Many people believe that they only can call Insolvency Practitioners (IPs) when their company has actually become insolvent, but this is not entirely true. Before that, there are several situations where you might need an insolvency practitioner, like those cases where the companies are still solvent but need help to turn their fortunes around and trade profitably again.
If you are struggling to ensure that your company can meet its financial obligations or you are in a position where your bussiness has already been threatened by a legal creditor – or it is about to be, it is likely that you need to consult a licensed professional as soon as posible to identify and present all your options for recovery or restructure, keeping in mind the long-term goals for your business.
What is an Insolvency Practitioner?
Insolvency Practitioners have a broad remit when it comes to giving advice. Whether it is providing simple tips on how to deal with temporary cash flow problems, or drawing up a Statement of Affairs to present to your creditors, their involvement and influence throughout the process is invaluable.
An Insolvency Practitioner (IP) is someone who is licensed and authorised to act in relation to an insolvent individual, partnership or company. Most IPs are accountants or insolvency specialists working in firms of accountants. Before they are allowed to provide their services, they must hold a licence and pass the insolvency examinations (JIEB exams); gain some experience in insolvency work; and satisfy an authorising organisation (also known as regulator) that they are fit and proper to act as an IP. The Insolvency Practitioners obviously must follow the law and their work is monitored by these regulators to make sure that they do.
Why is it good to get in touch with an Insolvency Practitioner at an early stage?
If the unability to satisfy the debts is a one-off event and the company was successful and profitable prior to the current situation, consulting a licensed Insolvency Practitioner at an early stage offers the best chance of survival. Besides helping insolvent companies, the role of an IP also includes the provision of advice to directors when their business are experiencing temporary cash flow problems due to downturns in the market, a key customer who has become insolvent itself or something as innocuous as an unexpected bill.
So, if you are not insolvent at the moment but your bussines is starting to face some challenges concerning to its finanicial situation, it would be a good idea to start thinking abour getting some advice. You can find plenty of Insolvency practitioners London online which also operate from offices around the country.
How can a Insolvency Practitioner actually help your company?
An Insolvency Practitioner will assess the financial situation of your company and help you to decide and pursue the best course of action for your bussiness in order to avoid legal an financial consequences depending on your particular situation. An option might be agreeing on a creditors’ voluntary arrangement with the company’s creditors – which can be powerful tools when helping restore an insolvent company to solvency again.

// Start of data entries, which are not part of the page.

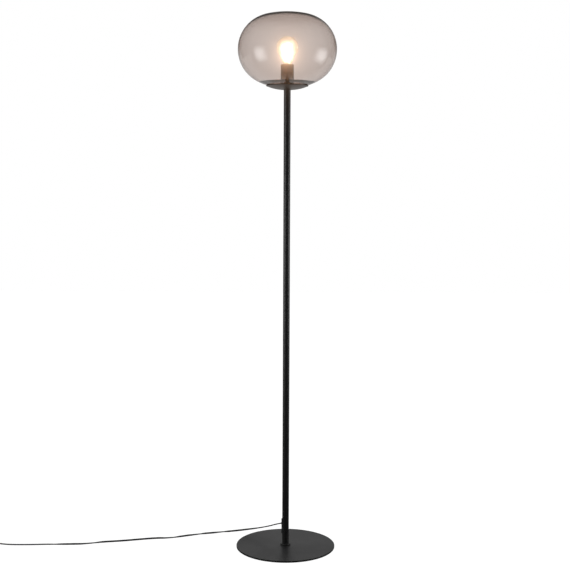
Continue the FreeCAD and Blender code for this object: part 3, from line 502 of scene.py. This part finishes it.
def smokedGlass():                                # the tint comes from the wall's thickness
    finish = Finish("smokedGlass")
    waves = finish.noise(14, 2)
    normal = finish.bump(waves, 0.00010, 0.05)
    glass = finish.principled(Base_Color=(1, 1, 1, 1), Roughness=0.0, IOR=1.5, Transmission_Weight=1.0,
                              Normal=normal)
    tint = finish.node("ShaderNodeVolumeAbsorption", {},
                       {"Color": smoke["colour"], "Density": smoke["density"]})
    finish.show(tint, "Volume")
    return finish.show(glass)


frost = {"rough": (0.86, 0.94), "glow": 0.085, "warm": (1.0, 0.86, 0.64, 1)}


def frostedGlass():                               # etched inside, lit through
    finish = Finish("frostedGlass")
    etch = finish.noise(900, 2)
    normal = finish.bump(etch, 0.00004, 0.2)
    rough = finish.between(etch, *frost["rough"])
    shell = finish.principled(Base_Color=(1, 0.97, 0.93, 1), Roughness=rough, IOR=1.45,
                              Transmission_Weight=1.0, Normal=normal, Emission_Color=frost["warm"],
                              Emission_Strength=frost["glow"])
    return finish.show(shell)


def clearGlass():
    finish = Finish("clearGlass")
    normal = finish.bump(finish.noise(60, 2), 0.0001, 0.1)
    return finish.show(finish.principled(Base_Color=(0.97, 0.98, 0.97, 1), Roughness=0.02, IOR=1.5,
                                         Transmission_Weight=1.0, Normal=normal))


def blackGlass():
    finish = Finish("blackGlass")
    swirl = finish.noise(240, 3)
    colour = finish.colours(swirl, (0.3, (0.008, 0.008, 0.010)), (0.7, (0.02, 0.018, 0.022)))
    return finish.show(finish.principled(Base_Color=colour, Roughness=finish.between(swirl, 0.08, 0.16)))


filament = {"strength": 8.5, "pale": (1.0, 0.92, 0.80), "deep": (1.0, 0.82, 0.62)}


def litFilament():
    finish = Finish("litFilament")
    beads = finish.noise(900, 2)
    colour = finish.colours(beads, (0.3, filament["deep"]), (0.7, filament["pale"]))
    return finish.show(finish.principled(Base_Color=colour, Roughness=0.5, Emission_Color=colour,
                                         Emission_Strength=filament["strength"]))


def sheath(name, dark, light):                    # smooth soft PVC with faint drawn lines
    finish = Finish(name)
    cloud = finish.noise(70, 3)
    grain = finish.noise(2400, 2)
    colour = finish.colours(cloud, (0.3, dark), (0.7, light))
    normal = finish.bump(grain, 0.00004, 0.25)
    rough = finish.between(cloud, 0.40, 0.50)
    return finish.show(finish.principled(Base_Color=colour, Roughness=rough, Normal=normal, IOR=1.5))


pinSleeve = {"end": -1.1522}                      # X where the plastic stops


def plugPin():                                    # a plastic sleeve at the root, nickel to the tip
    finish = Finish("plugPin")
    bare = 1 - (finish.part(finish.here(), "X") > pinSleeve["end"])
    scratches = finish.noise(500, 4, 0.6, (0.2, 2, 2))
    colour = finish.node("ShaderNodeMix", {"data_type": "RGBA"}, {0: bare, 6: (0.014, 0.014, 0.014, 1),
                                                                  7: (0.70, 0.67, 0.61, 1)}, 2)
    rough = finish.between(scratches, 0.22, 0.34) + (1 - bare) * 0.15
    normal = finish.bump(scratches, 0.00003, 0.2)
    return finish.show(finish.principled(Base_Color=colour, Metallic=bare, Roughness=rough, Normal=normal))


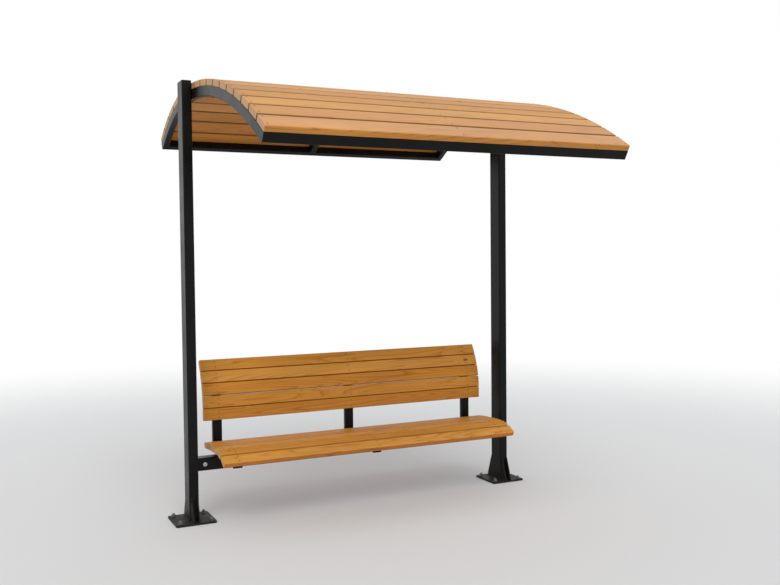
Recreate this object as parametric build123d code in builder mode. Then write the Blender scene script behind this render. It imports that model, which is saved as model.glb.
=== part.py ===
"""Garden pergola with a bench: two posts, an arched slatted roof, a curved slatted bench."""
import math
import os

from build123d import *

os.makedirs("parts", exist_ok=True)

# Posts: rectangular tube, deeper than wide; X runs along the bench, Y to the back, Z up
post_width = 60.0
post_depth = 120.0
post_wall = 4.0
post_round = 8.0
post_spacing = 2250.0
post_top = 2700.0
cap_thick = 4.0
cap_plug_depth = 20.0
cap_play = 0.5

# Feet: bolted base plate with two gussets to the front of the post and two to its rear
plate_size = 250.0
plate_thick = 12.0
plate_corner = 12.0
anchor_spacing = 190.0
anchor_hole_r = 8.0
gusset_thick = 8.0
gusset_height = 165.0
gusset_top_reach = 10.0
gusset_low_reach = 60.0
gusset_toe = 12.0

# Roof: one line of support made of two arcs that meet level at the crown
roof_slat_count = 17
roof_slat_thick = 36.0
roof_slat_gap = 11.0
roof_crown_y = 60.0
roof_crown_drop = 13.0
roof_front_radius = 2764.0
roof_rear_radius = 1394.0
roof_front_turn = 32.7
roof_rear_turn = 33.5
roof_slat_play = 2.0
rib_width = 40.0
rib_depth = 60.0
rib_round = 5.0
eave_beam_width = 40.0
eave_beam_depth = 55.0
eave_beam_round = 5.0

# Bench: slats laid square to a curved line of support
slat_length = 2030.0
slat_width = 70.0
slat_thick = 36.0
slat_round = 6.0
seat_peak_y = -140.0
seat_peak_z = 471.0
seat_radius = 2200.0
seat_rear_y = 99.0
seat_flat_slats = 4
seat_pitch = 76.0
nose_start_y = -186.0
nose_radius = 275.0
nose_slopes = (13.0, 29.0)
lip_length = 14.0
back_slat_count = 5
back_pitch = 76.0
back_rear_y = 133.0
back_low_z = 596.0
back_bend_z = 650.0
back_radius = 564.0

# Brackets carry the bench slats and stand on the beam between the posts
bracket_width = 60.0
bracket_depth = 30.0
bracket_inset = 95.0
bracket_round = 4.0
saddle_overlap = 8.0
heel_inner_r = 22.0
beam_size = 80.0
beam_wall = 4.0
beam_round = 8.0
beam_top = 390.0

# Values that follow from the ones above
post_half = post_width / 2
post_face = post_depth / 2
inner_left = post_half
inner_right = post_spacing - post_half
mid_x = post_spacing / 2
roof_support_z = post_top - roof_crown_drop - roof_slat_thick
seat_support_z = seat_peak_z - slat_thick
seat_centre_z = seat_support_z - seat_radius
slat_start = mid_x - slat_length / 2


def section_plane(line, along, start_x):
    """Plane across a slat: on the support line, X down its slope, Z along the bench."""
    spot = line.position_at(along, position_mode=PositionMode.LENGTH)
    slope = line.tangent_at(along, position_mode=PositionMode.LENGTH)
    return Plane(origin=(start_x, spot.Y, spot.Z), x_dir=slope, z_dir=(1, 0, 0))


# Line that carries the roof slats, from the front foot over the crown to the rear foot
with BuildLine(Plane.YZ) as roof_line:
    CenterArc(
        (roof_crown_y, roof_support_z - roof_front_radius),
        roof_front_radius,
        90 + roof_front_turn,
        -roof_front_turn,
    )
    CenterArc(
        (roof_crown_y, roof_support_z - roof_rear_radius),
        roof_rear_radius,
        90,
        -roof_rear_turn,
    )
roof_wire = roof_line.wire()
roof_pitch = roof_wire.length / roof_slat_count
roof_slat_width = roof_pitch - roof_slat_gap
eave_inner = roof_slat_width / 2 - eave_beam_width
first_slat = roof_pitch / 2
last_slat = roof_wire.length - roof_pitch / 2

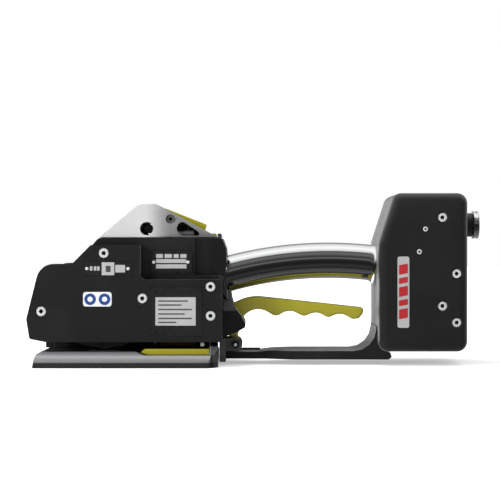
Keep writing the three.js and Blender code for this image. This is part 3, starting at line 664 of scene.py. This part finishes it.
# ---------------------------------------------------------------- handle
hx0, _, hz0, hx1, _, _ = span("handle_tube")
TUBE_R, ARC = 16.9, 360.0
# known error: the CAD tube's centre line peaks at z = 113.8, so this tube is 16.9 mm too low
apex = Vector((68, 0, 96.9))
arc_centre_z = apex.z - ARC


def handle_point(x):
    return Vector((x, 0, arc_centre_z + math.sqrt(ARC**2 - (x - apex.x) ** 2)))


stations = [hx0 + (105.5 - hx0) * k / 60 for k in range(61)]
stations += [105.5 + (hx1 - 105.5) * (1 - (1 - k / 24) ** 2) for k in range(1, 25)]


def handle_radius(i):
    t = max(0.0, (stations[i] - 105.5) / (hx1 - 105.5))
    return TUBE_R + 5.0 * (1 - math.sqrt(max(0.0, 1 - t * t)))


tube = swept("tube", [handle_point(x) for x in stations], handle_radius, 96)
flange = prism("flange", [rectangle(-19, hz0, 19, hz0 + 29, 4)], "X", hx0, hx0 + 3.8, 0.5, 3)
handle = combined("handle_tube_look", tube, flange)
placed(handle, "chrome_tube", "head", ["handle_tube"])

# ---------------------------------------------------------------- hood
px, _, pz = middle("paddle_pin")
_, gy0, gz0, _, gy1, gz1 = span("hood")
HOOD_WALL = 4.5
side_line = outline([(-145.2, gz0), (-108.7, gz1, 14), (-92.7, gz1, 8), (-35.6, gz0)], 5)
plan_line = outline(
    [
        (-160, gy0),
        (-92, gy0, 46),
        (-30, gy0 + 18, 4),
        (-30, gy1 - 18, 4),
        (-92, gy1, 46),
        (-160, gy1),
    ],
    5,
)
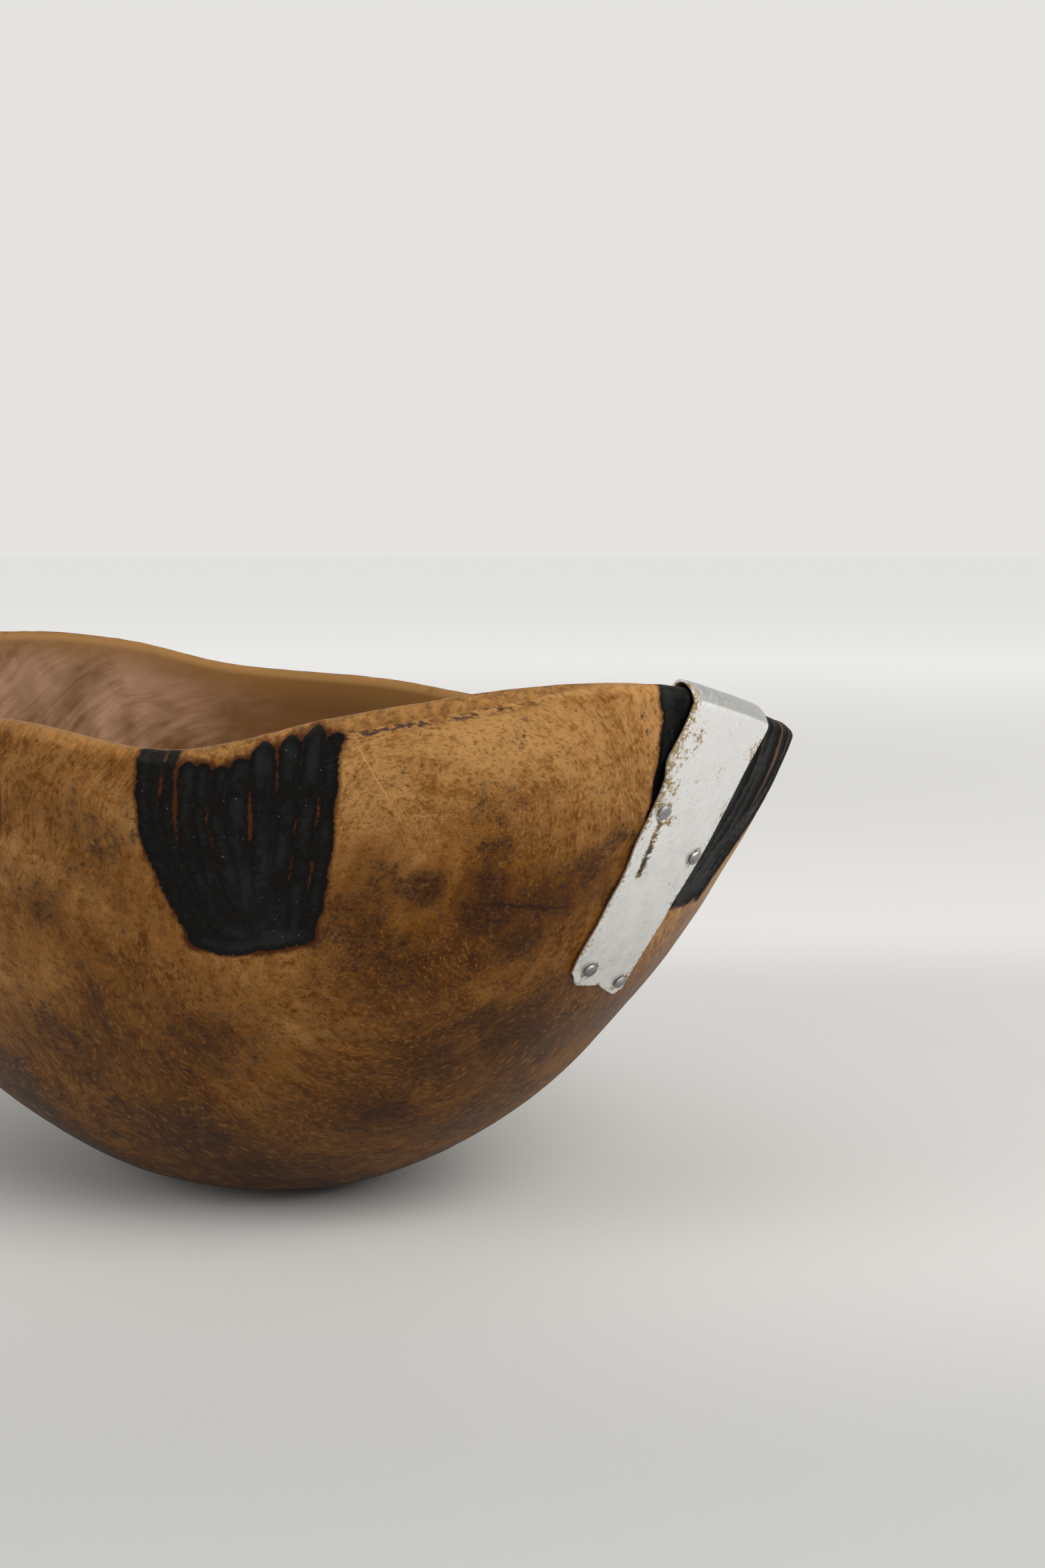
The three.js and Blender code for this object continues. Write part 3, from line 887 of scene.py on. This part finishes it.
def wood_material():
    """Old waxed wood with stains, a worn lip and burnt strokes; the fields on the mesh say where."""
    s = Shader("waxed_wood")
    place = s.place()
    offset = s.vector("SUBTRACT", place, KNOT)
    warp = s.vector("SUBTRACT", s.noise(place, 0.02, 2.0, 0.5, output="Color"), (0.5, 0.5, 0.5))
    bent = s.vector("ADD", offset, s.scaled(warp, 26))
    side = s.vector("DOT_PRODUCT", bent, tuple(ACROSS_PITH))
    up = s.vector("DOT_PRODUCT", bent, tuple(UP_PITH))
    deep = s.vector("DOT_PRODUCT", bent, tuple(PITH))
    radius = s.math("SQRT", s.plus(s.times(side, side), s.times(up, up)))
    turn_down = s.math("ARCTAN2", side, up)
    turn_up = s.math("ARCTAN2", s.times(side, -1.0), s.times(up, -1.0))
    upper = s.span(up, -14, 14)

    def round_noise(across, around, length, detail=2.0):
        """Noise drawn out along the growth rings; two copies hide each other's seam."""
        spots = []
        for turn in (turn_up, turn_down):
            where = s.join(s.times(radius, across), s.times(turn, around), s.times(deep, length))
            spots.append(s.noise(where, 1.0, detail, 0.6))
        return s.blend(upper, spots[0], spots[1])

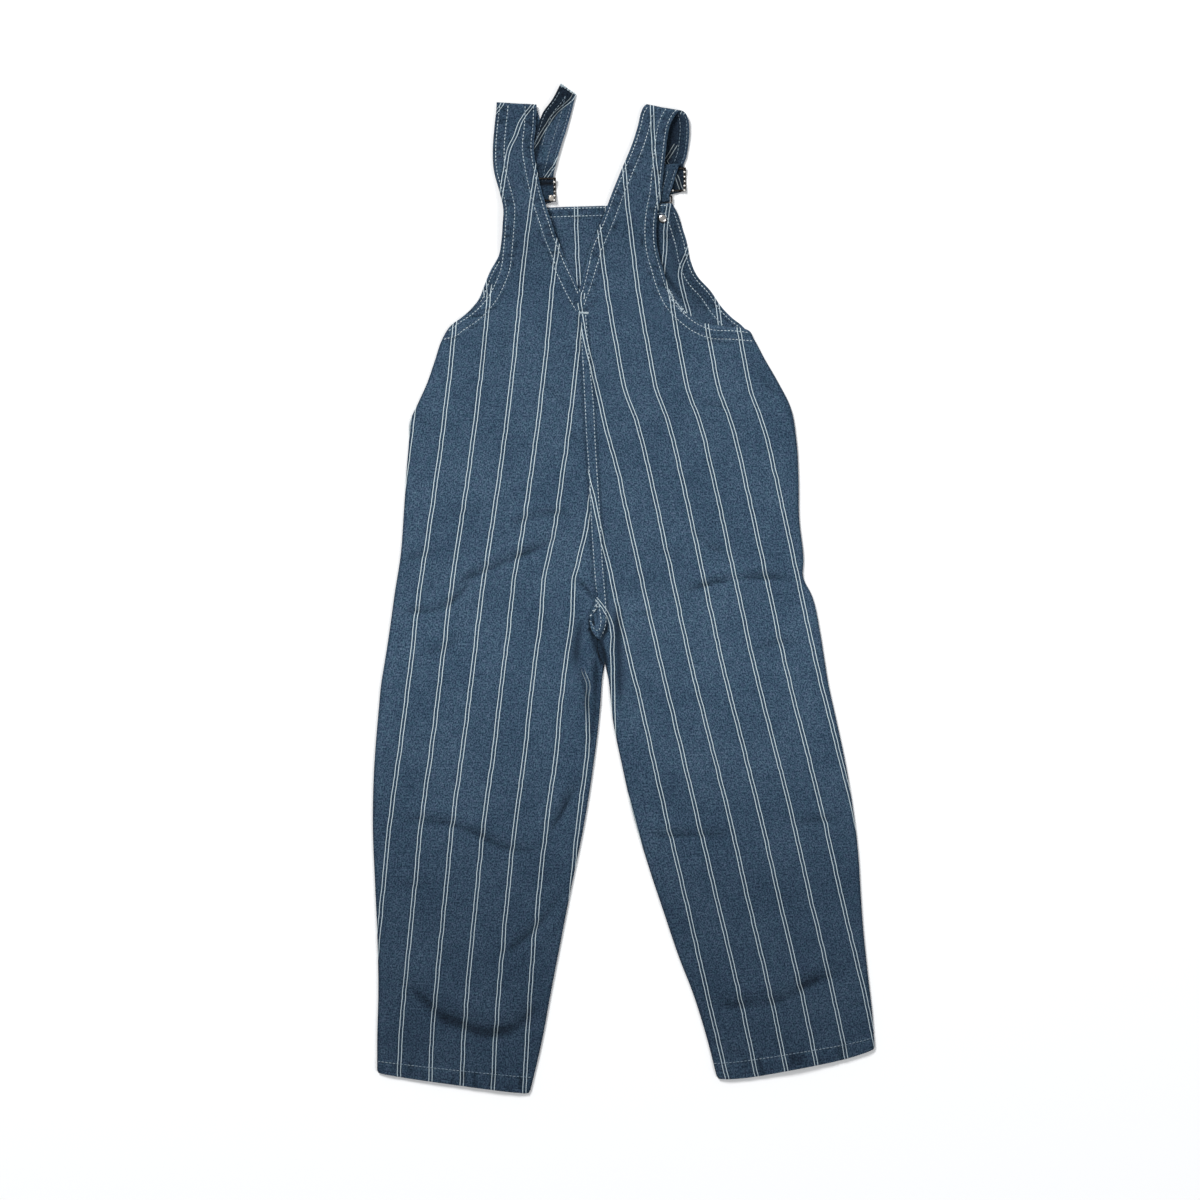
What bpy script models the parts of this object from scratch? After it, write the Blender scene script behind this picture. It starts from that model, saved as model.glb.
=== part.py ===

In addition to helping you deal with your solvency problems, an insolvency practitioner can also offer advice to help improve the financial situation of your company. There is a wide range of issues that an IP could help you with, such as suggestions to deal with company cash flow issues in a better way; what kind of practices can lead your company into insolvency and how to avoid them; or financial counseling about bank-related actions – company loans and personal guarantees, alternative finance options, and so on.
Negotiations with HMRC
HMRC are the UK’s tax, payments and customs authority, a non-ministerial department, supported by 2 agencies and public bodies. They are known among companies to collect monies quickly and aggressively. They have the power to issue a Notice of Enforcement without recourse to the courts, which could signal the end of the road for your company – because goods could be seized from your business to pay tax arrears or other overdue amounts.
As discussions with HMRC can be particularly problematic and stressful if they are not conducted proficiently and with an understanding of HMRC’s point of view, intervention on your behalf might be the best chance to set the company back on the right track.
An Insolvency Practitioner can negotiate with creditors (including HMRC) on your company’s behalf, put forward all the options available to you, and recommend the best course of action in your company’s circumstances. The judgement of a professional advisor always inspires a sense of confidence in the company’s long-term ability to pay its bills, and creditors are more likely to respect and trust the negotiations if they are guided by specialist knowledge.